Полемическая категоричность ("бойня верлибра") в данном случае функциональна: логика доказательства "от противного" помогает нам приблизиться к пониманию поэтического кредо автора. На самом деле верлибр не исключает полиритмию ("сложная и ломаная, перебивчатая музыка стихов"), а, наоборот, подразумевает ее, свидетельством чему – тот же Хлебников, Кузмин, "Нашедший подкову" Мандельштама. Известно, насколько сложна и изощренна музыкальная структура гимнов Гёльдерлина, "Дуинских элегий" Рильке, "Кантос" Паунда, "Озарений" Рембо, поэзии итальянских герметиков или основоположника "проективного стиха" Чарльза Олсона, не говоря уже о древнееврейской и античной поэзии. Другое дело – среднестатистический, "общеевропейский" или "американский" верлибр, в котором инерция формы, установка на разговорный, "естественный" язык, гомогенный лексический ряд и монологизм приводят к стиранию границы между поэзией и прозой. Но с тем же успехом автоматизация, инфляция поэтической речи могут наступить и в рамках регулярного стиха, когда "семантический ореол", закрепленный за тем или иным метром, превращает пишущего в заложника "метронома просодии" и, соответственно, готовых культурных смыслов (примеров более чем достаточно). Иными словами, кризис перепроизводства в равной степени присущ и той и другой системе.

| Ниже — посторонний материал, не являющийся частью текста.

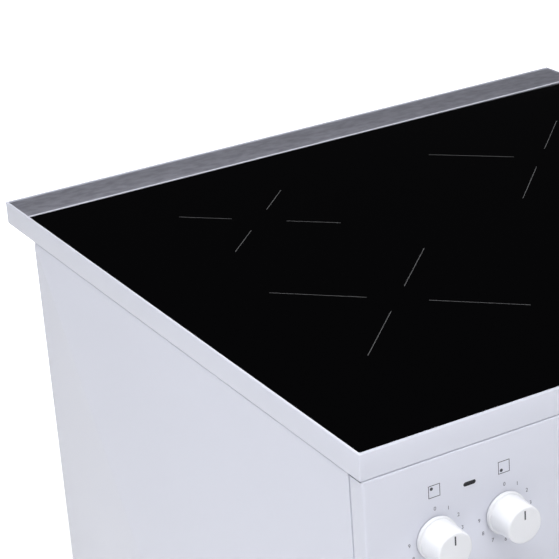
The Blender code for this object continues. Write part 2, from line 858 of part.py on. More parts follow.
def build_fan(liner, blanket):
    hub = Vector((0.0, FAN_MIDDLE, FAN_HEIGHT))
    through = Vector((0, 0.060, 0))
    cut(liner, rod("liner_shaft_hole", hub, hub + through, 0.006, sides=16))
    cut(blanket, rod("blanket_shaft_hole", hub, hub + through, 0.010, sides=16))
    fan = star("oven_fan", hub, FAN_RADIUS, 0.0016, -0.010, 0.006, STEEL, hub=0.016, along=(0, 1, 0))
    join(fan, rod("fan_shaft", hub, hub + Vector((0, 0.052, 0)), 0.004, sides=16))
    motor_front = CAVITY_REAR + SHEET + WOOL + 0.001
    motor = rod(
        "fan_motor",
        (0, motor_front, FAN_HEIGHT),
        (0, motor_front + MOTOR_LENGTH, FAN_HEIGHT),
        MOTOR_RADIUS,
        GALVANISED,
    )
    cut(motor, rod("motor_bore", hub, hub + Vector((0, 0.055, 0)), 0.0045, sides=16))
    baffle = block(
        "fan_cover",
        (-BAFFLE_HALF, BAFFLE_FRONT, FAN_HEIGHT - BAFFLE_RISE),
        (BAFFLE_HALF, CAVITY_REAR - 0.0005, FAN_HEIGHT + BAFFLE_RISE),
        GREY_ENAMEL,
    )
    cut(
        baffle,
        block(
            "fan_space",
            (-BAFFLE_HALF + SHEET, BAFFLE_FRONT + SHEET, FAN_HEIGHT - BAFFLE_RISE + SHEET),
            (BAFFLE_HALF - SHEET, CAVITY_REAR + CUT, FAN_HEIGHT + BAFFLE_RISE - SHEET),
        ),
        slots(
            "fan_grille",
            (-0.045, BAFFLE_FRONT - CUT, FAN_HEIGHT - 0.047),
            (0.045, BAFFLE_FRONT + CUT, FAN_HEIGHT - 0.041),
            8,
            (0, 0, 0.0126),
        ),
    )


def build_elements():
    """One heating rod that runs to and fro under the oven's roof, from the rear wall."""
    height = CAVITY_TOP - 0.020
    near, far = CAVITY_FRONT + 0.060, CAVITY_REAR - 0.050
    wall = CAVITY_REAR - 0.0008
    runs = 2 * ELEMENT_LOOPS
    spacing = 2 * ELEMENT_HALF / (runs - 1)
    bend = spacing / 2
    points = [(-ELEMENT_HALF, wall, height)]
    for run in range(runs):
        across = -ELEMENT_HALF + run * spacing
        start, end = (far, near) if run % 2 == 0 else (near, far)
        towards = 1 if end > start else -1
        turn = end - towards * bend
        points.append((across, start, height))
        points.append((across, turn, height))
        if run == runs - 1:
            break
        for step in range(1, 6):
            angle = math.pi * step / 6
            x = across + bend - bend * math.cos(angle)
            y = turn + towards * bend * math.sin(angle)
            points.append((x, y, height))
    points.append((ELEMENT_HALF, wall, height))
    tube("grill_element", points, ELEMENT_RADIUS, ELEMENT)


def build_racks():
    """A wire rack on each side wall, and the shelf that rests on their second runners."""
    front, back = CAVITY_FRONT + 0.030, BAFFLE_FRONT - 0.012
    post_low, post_high = CAVITY_BOTTOM + 0.030, CAVITY_TOP - 0.040
    for side, name in ((-1, "left_shelf_rack"), (1, "right_shelf_rack")):
        wall = side * (CAVITY_HALF - WIRE - 0.001)
        runner = side * (CAVITY_HALF - 0.016)
        rods = [((wall, y, post_low), (wall, y, post_high)) for y in (front, back)]
        for level in range(RACK_LEVELS):
            height = CAVITY_BOTTOM + 0.050 + RACK_PITCH * level
            rods.append(((runner, front - 0.005, height), (runner, back + 0.005, height)))
            for y in (front + 0.0006, back - 0.0006):
                start = (wall + side * 0.0007, y, height - 0.0008)
                end = (runner - side * 0.0007, y, height - 0.0008)
                rods.append((start, end))
        lattice(name, rods, WIRE, CHROME)
    height = SHELF_HEIGHT + 2 * WIRE + 2 * GAP
    rods = []
    for x in (-SHELF_HALF + 0.006, SHELF_HALF - 0.006):
        rods.append(((x, front + 0.004, height), (x, back - 0.004, height)))
    first, last = front + 0.008, back - 0.008
    for number in range(SHELF_WIRES):
        y = first + (last - first) * number / (SHELF_WIRES - 1)
        rods.append(((-SHELF_HALF, y, height + 0.0013), (SHELF_HALF, y, height + 0.0013)))
    lattice("wire_shelf", rods, WIRE * 0.9, CHROME)


def build_door_seal():
    """A rubber tube around the oven's mouth, on the face."""
    middle = FACE_FRONT - SEAL_RADIUS - 0.0006
    reach = CAVITY_HALF + SEAL_MARGIN - SEAL_CORNER
    low = CAVITY_BOTTOM - SEAL_MARGIN + SEAL_CORNER
    high = CAVITY_TOP + SEAL_MARGIN - SEAL_CORNER
    points = []
    for x, z, start in ((reach, high, 0.0), (-reach, high, 0.5), (-reach, low, 1.0), (reach, low, 1.5)):
        for step in range(5):
            angle = math.pi * (start + step / 8)
            points.append(
                (x + SEAL_CORNER * math.cos(angle), middle, z + SEAL_CORNER * math.sin(angle))
            )
    tube("door_seal", points, SEAL_RADIUS, RUBBER, resolution=1, closed=True)


# ---- Door and drawer -------------------------------------------------------------------


def build_door():
    axis = (0.0, DOOR_AXIS_Y, DOOR_AXIS_Z)
    skin = block(
        "door_skin",
        (-FRONT_HALF, FRONT, DOOR_BOTTOM),
        (FRONT_HALF, FRONT + FRONT_DEPTH, DOOR_TOP),
        WHITE,
        bevel=0.0012,
        origin=axis,
    )
    window_low = (-WINDOW_HALF, FRONT - CUT, WINDOW_LOW)
    window_high = (WINDOW_HALF, FRONT + FRONT_DEPTH + CUT, WINDOW_HIGH)
    cut(
        skin,
        block(
            "skin_hollow",
            (-FRONT_HALF + SHEET, FRONT + SHEET, DOOR_BOTTOM + SHEET),
            (FRONT_HALF - SHEET, FRONT + FRONT_DEPTH + CUT, DOOR_TOP - SHEET),
        ),
        block("skin_window", window_low, window_high),
    )
    block(
        "door_outer_glass",
        (-WINDOW_HALF + GAP, FRONT + 0.0004, WINDOW_LOW + GAP),
        (WINDOW_HALF - GAP, FRONT + 0.0044, WINDOW_HIGH - GAP),
        BLACK_GLASS,
        bevel=0.0003,
        origin=axis,
    )
    liner_low = (-LINER_HALF, FRONT + FRONT_DEPTH + GAP, DOOR_AXIS_Z + 0.012)
    liner_high = (LINER_HALF, LINER_REAR, DOOR_TOP - 0.012)
    liner = block("door_liner", liner_low, liner_high, GREY_ENAMEL, bevel=0.002, origin=axis)
    inner_half, inner_low, inner_high = 0.190, WINDOW_LOW + 0.020, WINDOW_HIGH - 0.005
    cut(
        liner,
        block(
            "liner_hollow",
            Vector(liner_low) + Vector((SHEET, -CUT, SHEET)),
            Vector(liner_high) - Vector((SHEET, SHEET, SHEET)),
        ),
        block(
            "liner_window",
            (-inner_half, FRONT + CUT, inner_low),
            (inner_half, LINER_REAR + CUT, inner_high),
        ),
    )
    block(
        "door_inner_glass",
        (-inner_half - 0.010, LINER_REAR - SHEET - GAP - GLASS, inner_low - 0.010),
        (inner_half + 0.010, LINER_REAR - SHEET - GAP, inner_high + 0.010),
        CLEAR_GLASS,
        origin=axis,
    )
    bar_y = FRONT - HANDLE_REACH + HANDLE_RADIUS
    handle = rod(
        "door_handle",
        (-HANDLE_HALF, bar_y, HANDLE_HEIGHT),
        (HANDLE_HALF, bar_y, HANDLE_HEIGHT),
        HANDLE_RADIUS,
        STEEL,
        sides=20,
        origin=axis,
    )
    for side in (-1, 1):
        across = side * (HANDLE_HALF - 0.025)
        join(
            handle,
            rod(
                f"handle_post_{side + 1}",
                (across, bar_y, HANDLE_HEIGHT),
                (across, FRONT - GAP, HANDLE_HEIGHT),
                0.0065,
                sides=16,
            ),
        )
    for side, name in ((-1, "left_door_hinge"), (1, "right_door_hinge")):
        build_hinge(name, side * HINGE_ACROSS, skin)


def build_hinge(name, across, skin):
    """A bracket on the oven's face whose front end carries the door's pin."""
    half = BRACKET_THICKNESS / 2
    hinge = block(
        name,
        (across - half, DOOR_AXIS_Y - 0.0030, DOOR_AXIS_Z - 0.0026),
        (across + half, FACE_FRONT - GAP, DOOR_AXIS_Z + 0.0030),
        GALVANISED,
    )
    join(
        hinge,
        rod(
            f"{name}_pin",
            (across - PIN_HALF, DOOR_AXIS_Y, DOOR_AXIS_Z),
            (across + PIN_HALF, DOOR_AXIS_Y, DOOR_AXIS_Z),
            PIN_RADIUS,
            sides=12,
        ),
        block(
            f"{name}_foot",
            (across - 0.010, FACE_FRONT - 0.0030, DOOR_AXIS_Z - 0.0060),
            (across + 0.010, FACE_FRONT - GAP, DOOR_AXIS_Z + 0.0100),
        ),
    )
    cut(
        skin,
        block(
            f"{name}_notch",
            (across - PIN_HALF - 0.002, DOOR_AXIS_Y - 0.0050, DOOR_BOTTOM - CUT),
            (across + PIN_HALF + 0.002, FRONT + FRONT_DEPTH + CUT, DOOR_BOTTOM + 0.0040),
        ),
    )


def build_drawer():
    front = block(
        "drawer_front",
        (-FRONT_HALF, FRONT, DRAWER_BOTTOM),
        (FRONT_HALF, FRONT + FRONT_DEPTH, DRAWER_TOP),
        WHITE,
        bevel=0.0012,
    )
    cut(
        front,
        block(
            "front_hollow",
            (-FRONT_HALF + SHEET, FRONT + SHEET, DRAWER_BOTTOM + SHEET),
            (FRONT_HALF - SHEET, FRONT + FRONT_DEPTH + CUT, DRAWER_TOP - SHEET),
        ),
    )
    back = FRONT + FRONT_DEPTH + GAP
    box = block(
        "drawer_box",
        (-DRAWER_HALF, back, DRAWER_FLOOR),
        (DRAWER_HALF, back + DRAWER_DEPTH, DRAWER_RIM),
        GALVANISED,
    )
    cut(
        box,
        block(
            "drawer_space",
            (-DRAWER_HALF + SHEET, back + SHEET, DRAWER_FLOOR + SHEET),
            (DRAWER_HALF - SHEET, back + DRAWER_DEPTH - SHEET, DRAWER_RIM + CUT),
        ),
    )


clear_scene()
COOKER = new_collection("induction_cooker")
HELPERS = new_collection("cutters")

WHITE = finish("white_enamel", (0.80, 0.81, 0.84), 0.30)
WHITE_PLASTIC = finish("white_plastic", (0.82, 0.83, 0.86), 0.35)
BLACK_GLASS = finish("black_glass", (0.005, 0.005, 0.006), 0.06)
CLEAR_GLASS = finish("smoked_glass", (0.05, 0.05, 0.055), 0.05)
STEEL = finish("brushed_steel", (0.42, 0.42, 0.44), 0.35, 1.0)
CHROME = finish("chromed_wire", (0.60, 0.60, 0.62), 0.18, 1.0)
GALVANISED = finish("galvanised_steel", (0.50, 0.52, 0.54), 0.45, 1.0)
ALUMINIUM = finish("aluminium", (0.65, 0.65, 0.67), 0.40, 1.0)
COPPER = finish("copper_winding", (0.72, 0.35, 0.18), 0.40, 1.0)
GREY_ENAMEL = finish("grey_enamel", (0.10, 0.10, 0.11), 0.35)
DARK_PLASTIC = finish("dark_plastic", (0.03, 0.03, 0.035), 0.50)
RUBBER = finish("black_rubber", (0.02, 0.02, 0.02), 0.75)
ELEMENT = finish("heating_element", (0.12, 0.11, 0.11), 0.50, 0.6)
GREEN_BOARD = finish("circuit_board", (0.03, 0.16, 0.07), 0.45)
WOOL_FELT = finish("glass_wool", (0.70, 0.66, 0.50), 0.95)

build_hob()
build_coils()
build_electronics()
build_control_panel()
build_side_panels()
build_rear_and_base()
build_oven()
build_door()
build_drawer()
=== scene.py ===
"""Looks for the freestanding induction cooker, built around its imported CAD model.

Everything is in metres, in the CAD's frame: +X to the cooker's right, +Y to the rear, +Z up.
"""

import json
import math

import bmesh
import bpy
from mathutils import Matrix, Vector


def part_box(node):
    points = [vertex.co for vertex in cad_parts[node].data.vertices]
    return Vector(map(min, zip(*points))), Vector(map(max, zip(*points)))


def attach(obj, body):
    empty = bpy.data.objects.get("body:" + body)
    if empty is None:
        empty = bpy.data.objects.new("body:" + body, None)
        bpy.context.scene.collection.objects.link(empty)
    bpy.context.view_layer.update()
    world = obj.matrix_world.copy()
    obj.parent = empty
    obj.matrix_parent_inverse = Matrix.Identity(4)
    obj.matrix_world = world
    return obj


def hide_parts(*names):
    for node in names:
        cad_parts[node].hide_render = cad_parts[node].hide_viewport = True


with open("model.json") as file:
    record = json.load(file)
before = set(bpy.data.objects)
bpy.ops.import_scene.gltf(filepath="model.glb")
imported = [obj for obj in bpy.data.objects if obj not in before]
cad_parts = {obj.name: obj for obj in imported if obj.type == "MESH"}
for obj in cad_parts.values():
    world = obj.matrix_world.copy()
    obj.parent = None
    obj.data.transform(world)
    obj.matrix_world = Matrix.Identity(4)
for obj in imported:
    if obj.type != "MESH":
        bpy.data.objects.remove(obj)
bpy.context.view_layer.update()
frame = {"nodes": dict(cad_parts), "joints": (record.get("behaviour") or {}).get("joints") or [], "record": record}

MM = 0.001
SEAT = 0.3 * MM  # the gap that touching CAD pieces keep
PRINT = 0.06 * MM  # how far a printed mark stands out
SHARP = math.radians(32)

# ---- Places, all from the frame --------------------------------------------------------

HOB_LOW, HOB_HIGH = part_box("hob_frame")
GLASS_LOW, GLASS_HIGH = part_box("ceramic_glass")
STRIP_LOW, STRIP_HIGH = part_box("rear_strip")
PANEL_LOW, PANEL_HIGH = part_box("control_panel")
DOOR_LOW, DOOR_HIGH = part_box("door_skin")
DRAWER_LOW, DRAWER_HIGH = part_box("drawer_front")
FRONT = HOB_LOW.y
FACE = PANEL_LOW.y  # the control panel's face, which carries the print
SHEET = 1.2 * MM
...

Водораздел, таким образом, проходит не столько по линии свободный стих/метрический стих, сколько по линии полиритмия/регулярность, полифония/монологизм. И контрастным примером, оттеняющим новаторство Шварц, может послужить не верлибр как таковой, а, например, поэтика – не менее инновационная, но по-другому – Бродского. В самом деле, ритмическое, в пределах одного стихотворения, разнообразие Шварц – полная противоположность монотонности последнего (Бродский, пожалуй, самый монотонный поэт в русской традиции).